start Stored rows

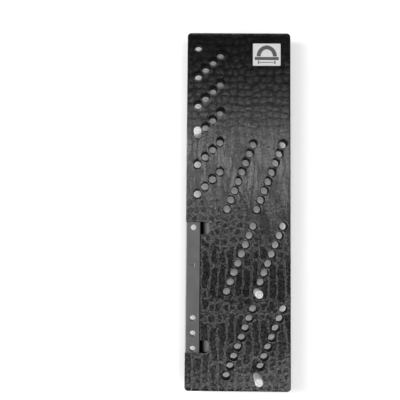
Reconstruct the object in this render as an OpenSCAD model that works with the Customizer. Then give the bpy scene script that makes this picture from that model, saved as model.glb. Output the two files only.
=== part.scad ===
// Handle positioning jig: a stiff flat plate with two families of stop holes, three loose stop pins
// and a steel guide bar that drops into a pocket on the left edge and steers the drill.
// The datum is the axis of the bar's first guide hole, at the plate's upper face.
// +X runs across the plate to the right, +Y up along it, +Z out of the upper face.
// Every stop distance is measured from the datum to the side of the pin that the door's edge meets.

/* [Plate] */
// Thickness of the plate
plate_t = 12; // [10:0.5:16]
// Radius of the plate's four corners, seen from above
corner_r = 4; // [2:0.5:7]
// Rounding along the plate's upper and lower edges
edge_round = 1; // [0.4:0.1:1.5]
// From the datum line to the left edge, and from the outermost side stop hole to the right edge
side_margin = 8; // [7:0.5:14]
// From the last stop hole to the plate's end, at the top and at the bottom
end_margin = 16; // [10:0.5:24]

/* [Stop distances] */
// Shortest stop distance, both in height and to the side
stop_min = 32; // [28:0.5:40]
// Step from one height stop to the next
height_step = 8; // [7.6:0.1:10]
// Number of height stop holes
height_holes = 21; // [13:1:25]
// Number of columns that the height stop holes are spread over
height_columns = 4; // [3:1:5]
// Distance between those columns
height_column_step = 8; // [7:0.5:9]
// From the datum line to the first of those columns
height_column_x = 4; // [2:0.5:6]
// Step from one side stop to the next
side_step = 4; // [3.5:0.1:5]
// Side stop holes in one slanted row
side_rows = 8; // [5:1:9]
// Slanted rows side by side in one group
side_columns = 2; // [1:1:3]
// Height from one hole of a slanted row to the next
side_row_pitch = 10; // [9.5:0.1:12]
// Groups of slanted rows, one above the other
side_groups = 3; // [2:1:3]
// Height from the top hole of one group to the bottom hole of the next
side_group_gap = 18; // [14:0.5:24]
// From the last guide hole down to the lowest side stop hole
side_below_guides = 28; // [20:0.5:40]

/* [Stop pins] */
// Diameter of a stop pin
pin_d = 8; // [6:0.1:9]
// How much wider than the pin its hole is
pin_fit = 0.1; // [0.05:0.01:0.3]
// Bevel at each mouth of a stop hole
hole_bevel = 0.6; // [0.2:0.1:1]
// How far a pin stands above the plate
pin_above = 25; // [15:0.5:40]
// How far a pin reaches below the plate, past the door's face
pin_below = 12; // [8:0.5:20]
// Bevel at both ends of a pin
pin_bevel = 1; // [0.5:0.1:1.5]
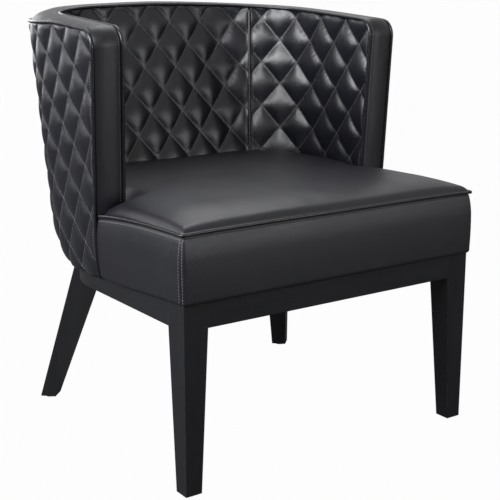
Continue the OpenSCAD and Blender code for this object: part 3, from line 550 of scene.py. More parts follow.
class Panel:
    """A quilted panel of the wall: a region of lengths s and heights z on one face."""

    def __init__(self, wall, name, side, depth, outside, lattice):
        self.wall, self.name, self.side = wall, name, side
        self.depth, self.out, self.lattice = depth, 1 if outside else -1, lattice
        self.low = wall.shell.bottom if outside else wall.quilt.inner_lower

    def start(self, z):
        raise NotImplementedError

    def stop(self, z):
        raise NotImplementedError

    def flat(self, s, z):
        """Coordinates of the quilting's own flat pattern."""
        return s, z

    def unflat(self, u, v):
        """Length and height of a point of the flat pattern."""
        return u, v

    def corner_gone(self, k):
        """Run from the arm's front to a point of its rounded upper corner; k is 0 to 1 along it."""
        r = self.wall.shell.arm_corner - self.wall.trim.sewn
        return r * (1 - np.cos(np.pi / 2 * (1 - k)))

    def top(self, s):
        """Upper edge: the rim less the welt, with the arm's rounded corner."""
        wall = self.wall
        q = wall.place_of(s, wall.shell.rim_front, self.depth)
        across = self.depth / wall.shell.wall
        gone = (3 - q) * wall.arm_run - wall.trim.sewn
        r = wall.shell.arm_corner - wall.trim.sewn
        drop = np.where(gone < r, r - np.sqrt(np.maximum(0, r * r - (r - np.clip(gone, 0, r)) ** 2)), 0)
        return mix(wall.rim_out(q), wall.rim_in(q), across) - wall.trim.sewn - drop

    def shares(self):
        """Shares of the run across the panel, closer together at an arm's rounded corner."""
        z = self.wall.shell.rim_front
        run = self.stop(z) - self.start(z)
        if self.side == 0:
            return np.linspace(0, 1, steps(run, self.wall.quilt.mesh_step) + 1)
        r = self.corner_gone(0)
        plain = np.linspace(0, 1 - r / run, steps(run - r, self.wall.quilt.mesh_step) + 1)
        bent = np.linspace(0, 1, steps(r * 1.6, self.wall.quilt.mesh_step) + 1)[1:]
        turned = 1 - self.corner_gone(bent) / run
        return np.concatenate([plain, turned])

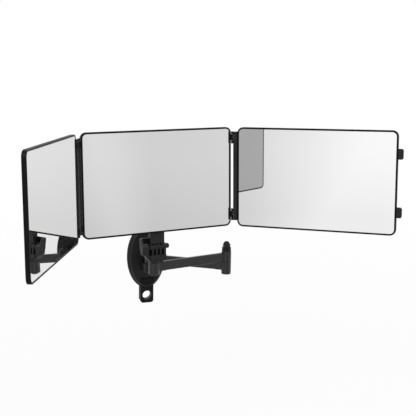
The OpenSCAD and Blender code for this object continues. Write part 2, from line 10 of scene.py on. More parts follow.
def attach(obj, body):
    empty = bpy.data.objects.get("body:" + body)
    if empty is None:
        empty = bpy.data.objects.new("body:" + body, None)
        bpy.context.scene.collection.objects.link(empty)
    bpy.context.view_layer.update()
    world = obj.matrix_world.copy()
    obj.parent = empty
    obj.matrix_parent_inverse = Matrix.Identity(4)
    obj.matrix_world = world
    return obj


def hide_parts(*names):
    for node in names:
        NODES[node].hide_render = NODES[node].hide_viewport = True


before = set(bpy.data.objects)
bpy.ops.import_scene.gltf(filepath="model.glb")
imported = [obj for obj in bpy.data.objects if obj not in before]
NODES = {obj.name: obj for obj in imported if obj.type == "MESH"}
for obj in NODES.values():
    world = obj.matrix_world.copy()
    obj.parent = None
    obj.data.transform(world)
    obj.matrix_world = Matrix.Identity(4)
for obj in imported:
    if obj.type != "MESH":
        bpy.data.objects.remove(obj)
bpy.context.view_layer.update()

bl_info = {
    "name": "Trifold vanity mirror",
    "version": (1, 0, 0),
    "blender": (4, 5, 0),
    "location": "3D View > Sidebar > Trifold Mirror",
    "description": "Dresses a wall-mounted trifold vanity mirror on its folding arm",
    "category": "Object",
}


# ---- places --------------------------------------------------------------
# Sizes and places of the solids that the trim sits on, in metres and degrees.
PLATE_W, PLATE_H, PLATE_FRONT = 0.0728, 0.1236, 0.0126
PAD_W, PAD_H, PAD_T = 0.0746, 0.1254, 0.0034
PANEL_W, PANEL_H, PANEL_T, CORNER_R, LIP_W, LIP_T = 0.2858, 0.180, 0.007, 0.0105, 0.0027, 0.0005
PAN, TILT_Z, YAW, LEAN = (-0.02354, -0.15552), 0.0562, 10.33, 2.35
MID_SHIFT, AXIS_BACK, AXIS_DOWN = 0.0055, 0.0145, 0.0275
LEFT_GAP, LEFT_DEPTH, LEFT_FOLD, LEFT_TURN, STRIP_LEN = 0.0026, 0.0004, 59.33, 2.26, 0.0249
RIGHT_GAP, RIGHT_FRONT, RIGHT_FOLD, RIGHT_OFF = -0.00035, 0.0045, 49.55, 0.010
LEFT_ENDS = (0.0093, 0.1707)
RIGHT_ENDS = (0.0110, 0.0320, 0.1510, 0.1720)
COMB_X, COMB_W, BRACKET_T = -0.0109, 0.0264, 0.0034
# Bracket screws: where they stand on the plate, shank radius and head height, the socket's share
# of the head's radius, and the most that a screw is turned, in radians, with the seed for it.
SCREW_XS, SCREW_ZS = (0.005, COMB_W - 0.005), (0.014, 0.039)
SCREW_SHANK_R, SCREW_HEAD_H, SCREW_KEY = 0.0016, 0.0016, 0.48
SCREW_TURN, SCREW_SEED = 1.047, 7
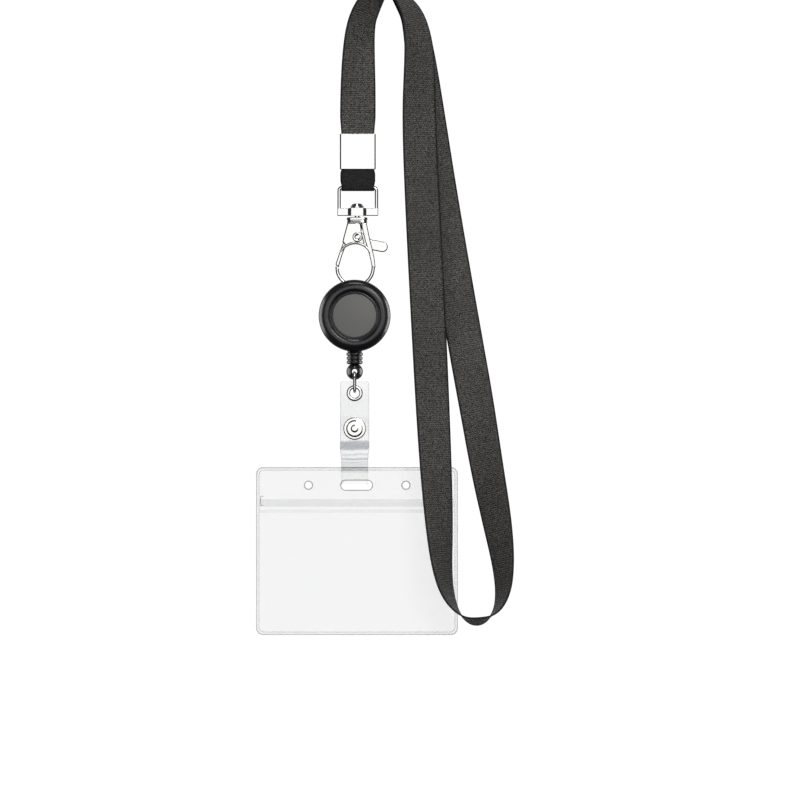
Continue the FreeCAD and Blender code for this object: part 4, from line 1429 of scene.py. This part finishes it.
# ------------------------------------------------------------------ pouch
@dataclass
class BadgePouch:
    """The clear zip-top pouch."""

    x: float = -13.55
    width: float = 89.8
    top: float = -211.1
    bottom: float = -285.8
    corner: float = 3.0
    mouth: float = -224.9
    hole_z: float = -219.2
    hole_xs: tuple[float, float] = (-35.1, 8.2)
    hole_r: float = 2.0
    slot_x: float = -13.7
    slot_length: float = 14.2
    slot_height: float = 4.5
    half_bead: float = 43.2

    def build(self, finishes: Finishes) -> None:
        """Builds the pouch's sheets, welds and zip.

        Args:
            finishes: the finishes.
        """
        self.sheets(finishes)
        self.welds(finishes)
        self.zip(finishes)
        self.rims(finishes)

    def outline(
        self, inset: float, top: float, round_top: bool, round_bottom: bool, bottom: float | None = None
    ) -> list[Pair]:
        """The pouch's outline, from its top right corner over the top and round.

        Args:
            inset: how far it is drawn in.
            top: its top before that.
            round_top: whether its top corners are round.
            round_bottom: whether its bottom corners are round.
            bottom: its bottom, or None for the pouch's own.

        Returns:
            Points of (x, z).
        """
        half = self.width / 2 - inset
        low = self.bottom + inset if bottom is None else bottom
        high = top - inset if round_top else top
        r = self.corner - inset * 0.6
        left, right = self.x - half, self.x + half
        points: list[Pair] = []
        points += arc(right - r, high - r, r, 0, 90, 8) if round_top else [(right, high)]
        points += arc(left + r, high - r, r, 90, 180, 8) if round_top else [(left, high)]
        points += arc(left + r, low + r, r, 180, 270, 8) if round_bottom else [(left, low)]
        points += arc(right - r, low + r, r, 270, 360, 8) if round_bottom else [(right, low)]
        return points

    def slot_outline(self) -> list[Pair]:
        """The strap slot's rounded outline.

        Returns:
            Points of (x, z).
        """
        r = self.slot_height / 2
        reach = self.slot_length / 2 - r
        points = arc(self.slot_x + reach, self.hole_z, r, -90, 90, 12)
        return points + arc(self.slot_x - reach, self.hole_z, r, 90, 270, 12)

    def sheet(
        self, outline: Sequence[Pair], holes: Sequence[Sequence[Pair]], y0: float, y1: float
    ) -> bmesh.types.BMesh:
        """A flat sheet with holes through it.

        Args:
            outline: its outline of (x, z).
            holes: the outlines of its holes.
            y0: its front.
            y1: its back.

        Returns:
            The closed sheet.
        """
        bm = bmesh.new()
        edges = []
        for ring in (outline, *holes):
            verts = [bm.verts.new(mm(x, y0, z)) for x, z in ring]
            edges += [bm.edges.new((a, b)) for a, b in zip(verts, verts[1:] + verts[:1])]
        bmesh.ops.triangle_fill(bm, use_beauty=True, use_dissolve=False, edges=edges)
        push(bm, bm.faces[:], mm(0, y1 - y0, 0))
        outward(bm)
        return bm

    def sheets(self, finishes: Finishes) -> None:
        """The back sheet, the header layer and the front sheet.

        Args:
            finishes: the finishes.
        """
        holes = [self.slot_outline()] + [arc(x, self.hole_z, self.hole_r, 0, 354, 30) for x in self.hole_xs]
        bm = self.sheet(self.outline(0, self.top, True, True), holes, 0.0, 0.4)
        piece("pouch_rear", bm, Body.POUCH, finishes.sheet, finishes, ["pouch_back"])
        bm = self.sheet(self.outline(0, self.top, True, False, self.mouth), holes, -0.4, -0.02)
        piece("pouch_head", bm, Body.POUCH, finishes.sheet, finishes, ["pouch_header"])
        bm = self.sheet(self.outline(0, self.mouth - 0.15, False, True), [], -1.4, -1.0)
        piece("pouch_face", bm, Body.POUCH, finishes.sheet, finishes, ["pouch_front"])

    def closed_wire(self, ring: Sequence[Pair], y: float, radius: float) -> bpy.types.Mesh:
        """A thin round bead along a closed outline."""
        return wire([(x, y, z) for x, z in ring], radius, cyclic=True, resolution=3)

    def dense(self, ring: Sequence[Pair], step: float = 6.0) -> list[Pair]:
        """Adds points on long straight runs so that a smooth curve keeps its corners.

        Args:
            ring: a closed outline.
            step: the longest run left without a point between.

        Returns:
            The outline with the added points.
        """
        points: list[Pair] = []
        for (x0, z0), (x1, z1) in zip(ring, list(ring[1:]) + [ring[0]]):
            count = max(1, int(math.hypot(x1 - x0, z1 - z0) / step))
            points += [(x0 + (x1 - x0) * k / count, z0 + (z1 - z0) * k / count) for k in range(count)]
        return points

    def welds(self, finishes: Finishes) -> None:
        """The welded edge: an outer bead and an inner line.

        Args:
            finishes: the finishes.
        """
        outer = self.dense(self.outline(0.3, self.top, True, True))
        mesh = self.closed_wire(outer, -0.45, 0.3)
        piece("edge_bead", mesh, Body.POUCH, finishes.bead, finishes, ["weld_bead", "header_bead"], 60.0)
        inner = self.dense(self.outline(1.35, self.top, True, True))
        mesh = self.closed_wire(inner, -0.5, 0.17)
        piece("inner_weld", mesh, Body.POUCH, finishes.bead, finishes, (), 60.0)

    def extruded(self, section: Sequence[Pair], left: float, right: float) -> bmesh.types.BMesh:
        """A long piece with a (y, z) section, from left to right.

        Args:
            section: its section.
            left: its left end.
            right: its right end.

        Returns:
            The closed shape.
        """
        bm = bmesh.new()
        face = bm.faces.new([bm.verts.new(mm(left, y, z)) for y, z in section])
        push(bm, [face], mm(right - left, 0, 0))
        outward(bm)
        return bm

    def zip(self, finishes: Finishes) -> None:
        """The zip's base strips and rails, and the raised line under it.

        Args:
            finishes: the finishes.
        """
        left, right = self.x - self.half_bead, self.x + self.half_bead
        ribs: list[Pair] = [(-0.66, -225.2), (-0.66, -228.9)]
        for rail in (-228.6, -227.5, -226.7, -225.5):
            ribs += [(-0.8, rail - 0.28), (-0.95, rail - 0.16), (-0.95, rail + 0.16), (-0.8, rail + 0.28)]
        bm = self.extruded(ribs, left, right)
        piece("zip_ribs", bm, Body.POUCH, finishes.rail, finishes, ["zip_rib"])
        groove = [(-0.08, -225.45), (-0.08, -228.65), (-0.3, -228.65), (-0.5, -228.3)]
        groove += [(-0.5, -225.8), (-0.3, -225.45)]
        bm = self.extruded(groove, left, right)
        piece("zip_groove", bm, Body.POUCH, finishes.rail, finishes, ["zip_track"])
        bm = plate([(right, -230.0), (left, -230.0), (left, -231.4), (right, -231.4)], -1.72, -1.4, 0.12)
        piece("mouth_ridge", bm, Body.POUCH, finishes.track, finishes, ["lip_ridge"])

    def rims(self, finishes: Finishes) -> None:
        """Raised rims round the slot and the holes, and the mark at the zip's end.

        Args:
            finishes: the finishes.
        """
        mesh = self.closed_wire(self.dense(self.slot_outline(), 1.5), -0.42, 0.22)
        piece("slot_rim", mesh, Body.POUCH, finishes.rim, finishes, (), 60.0)
        for k, x in enumerate(self.hole_xs):
            mesh = self.closed_wire(arc(x, self.hole_z, self.hole_r - 0.2, 0, 345, 23), -0.42, 0.26)
            piece(f"hole_rim_{k + 1}", mesh, Body.POUCH, finishes.rim, finishes, (), 60.0)
        left = self.x - self.half_bead + 0.35
        hook = ((1.3, -224.0), (0.3, -224.0), (0.0, -224.6), (0.0, -227.4), (0.3, -228.2), (1.3, -228.2))
        mesh = wire([(left + across, -1.5, z) for across, z in hook], 0.13, resolution=6)
        piece("zip_end_mark", mesh, Body.POUCH, finishes.mark, finishes, (), 60.0)


# ------------------------------------------------------------------ studio
@dataclass
class Studio:
    """The backdrop, the lights and the camera.

    The backdrop's sizes are in metres. Its floor is below the pouch when the cord is fully drawn.
    """

    centre: Point = (5.556, 0.0, -181.33)
    frame_width: float = 355.6
    distance: float = 1600.0
    wall_y: float = 6.0
    floor_z: float = -1.5
    sweep_bend: float = 1.0
    strips: list[bpy.types.Object] = field(default_factory=list)
    card: bpy.types.Object | None = None

    def build(self) -> None:
        """Builds the studio."""
        self.camera()
        self.backdrop()
        self.world()
        self.light("front", (0.05, -1.8, -0.05), (2.2, 1.1), 10.0)
        self.light("key", (0.45, -1.35, 0.5), (0.5, 0.5), 5.5)
        self.light("top", (0.0, -0.45, 0.75), (0.35, 0.2), 1.4)
        rear = self.light("rear", (0.0, 1.0, -0.15), (1.3, 1.3), 5.4)
        rear.visible_glossy = False
        self.strips = [
            self.light("left_strip", (-0.85, 0.05, -0.15), (0.8, 0.9), 9.0),
            self.light("right_strip", (0.85, 0.05, -0.15), (0.8, 0.9), 15.0),
        ]
        self.card = self.light("low_card", (-0.015, -0.68, -1.2), (0.7, 0.4), 1.1)

    def line_up_strips(self, pieces: Iterable[bpy.types.Object]) -> None:
        """Lets the side strips show only in the glossy black pieces, and the low card in the link.

        Args:
            pieces: the glossy black pieces.
        """
        group = bpy.data.collections.new("strip_lit")
        for obj in pieces:
            group.objects.link(obj)
        for lamp in self.strips:
            lamp.light_linking.receiver_collection = group
        wire_group = bpy.data.collections.new("card_lit")
        wire_group.objects.link(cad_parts["link_ring"])
        self.card.light_linking.receiver_collection = wire_group

    def camera(self) -> None:
        """A long lens straight in front."""
        data = bpy.data.cameras.new("camera")
        data.sensor_width = 36.0
        data.lens = 36.0 * self.distance / self.frame_width
        data.clip_end = 20.0
        camera = bpy.data.objects.new("camera", data)
        bpy.context.scene.collection.objects.link(camera)
        x, _, z = self.centre
        camera.location = mm(x, -self.distance, z)
        camera.rotation_euler = (math.pi / 2, 0, 0)
        bpy.context.scene.camera = camera
        bpy.context.scene.view_settings.view_transform = "Standard"

    def backdrop(self) -> None:
        """A white sweep: a floor that curves up into a wall."""
        bm = bmesh.new()
        wall, floor, bend = self.wall_y, self.floor_z, self.sweep_bend
        profile = [(-wall, floor)] + arc(wall - bend, floor + bend, bend, -90, 0, 10) + [(wall, wall)]
        verts = [bm.verts.new((-wall, y, z)) for y, z in profile]
        edges = [bm.edges.new((a, b)) for a, b in zip(verts, verts[1:])]
        made = bmesh.ops.extrude_edge_only(bm, edges=edges)
        moved = [g for g in made["geom"] if isinstance(g, bmesh.types.BMVert)]
        bmesh.ops.translate(bm, verts=moved, vec=(2 * wall, 0, 0))
        mesh = bpy.data.meshes.new("sweep")
        bm.to_mesh(mesh)
        bm.free()
        mesh.materials.append(StudioWhite().make())
        mesh.shade_smooth()
        sweep = bpy.data.objects.new("sweep", mesh)
        bpy.context.scene.collection.objects.link(sweep)
        sweep.visible_glossy = False
        sweep.visible_diffuse = False

    def world(self) -> None:
        """A white surround for the camera and a softer one for light and reflections."""
        world = bpy.data.worlds.new("studio")
        bpy.context.scene.world = world
        world.use_nodes = True
        tree = world.node_tree

        def add(kind: str, links: dict[Any, Any], **settings: Any) -> Any:
            """Adds a node and links or sets its inputs."""
            node = tree.nodes.new("ShaderNode" + kind)
            for key, value in settings.items():
                setattr(node, key, value)
            for key, value in links.items():
                if isinstance(value, bpy.types.NodeSocket):
                    tree.links.new(value, node.inputs[key])
                else:
                    node.inputs[key].default_value = value
            return node

        split = add("SeparateXYZ", {0: add("TexCoord", {}).outputs["Generated"]})
        lift = add("Math", {0: split.outputs[2], 1: 0.5, 2: 0.5}, operation="MULTIPLY_ADD")
        ramp = add("ValToRGB", {0: lift.outputs[0]})
        low, high = ramp.color_ramp.elements
        low.position, low.color = 0.30, (0.012, 0.012, 0.012, 1)
        high.position, high.color = 0.85, (0.06, 0.06, 0.065, 1)
        behind = add("MapRange", {"Value": split.outputs[1], "From Min": 0.35, "From Max": 0.9})
        inputs = {0: behind.outputs[0], 6: ramp.outputs[0], 7: (0.5, 0.5, 0.5, 1)}
        glow = add("Mix", inputs, data_type="RGBA")
        seen = add("LightPath", {}).outputs["Is Camera Ray"]
        mix = add("Mix", {0: seen, 6: glow.outputs[2], 7: (1, 1, 1, 1)}, data_type="RGBA")
        shade = tree.nodes["Background"]
        shade.inputs[1].default_value = 1.0
        tree.links.new(mix.outputs[2], shade.inputs[0])

    def light(self, name: str, place: Point, size: Pair, power: float) -> bpy.types.Object:
        """A soft area light that faces the object.

        Args:
            name: the light's name.
            place: where it stands, in metres.
            size: its width and height in metres.
            power: its power in watts.

        Returns:
            The light's object.
        """
        data = bpy.data.lights.new(name, "AREA")
        data.shape = "RECTANGLE"
        data.size, data.size_y = size
        data.energy = power
        lamp = bpy.data.objects.new(name, data)
        bpy.context.scene.collection.objects.link(lamp)
        lamp.location = place
        aim = mm(*self.centre) - Vector(place)
        lamp.rotation_euler = aim.to_track_quat("-Z", "Y").to_euler()
        return lamp


def main() -> None:
    """Builds the studio and every sub-assembly."""
    studio = Studio()
    studio.build()
    finishes = Finishes()
    for part in (NeckRibbon(), SwivelHook(), CordReel(), SnapStrap(), BadgePouch()):
        part.build(finishes)
    meshes = [o for o in bpy.data.objects if o.type == "MESH"]
    glossy = [o for o in meshes if finishes.black in list(o.data.materials)]
    studio.line_up_strips(glossy)


if __name__ == "__main__":
    logging.basicConfig(level=logging.INFO)
    main()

end Stored rows

• **Prompt**
Scan the material above. Copy each line that holds the word "model".

• **Answer below**
Reconstruct the object in this render as an OpenSCAD model that works with the Customizer. Then give the bpy scene script that makes this picture from that model, saved as model.glb. Output the two files only.
bpy.ops.import_scene.gltf(filepath="model.glb")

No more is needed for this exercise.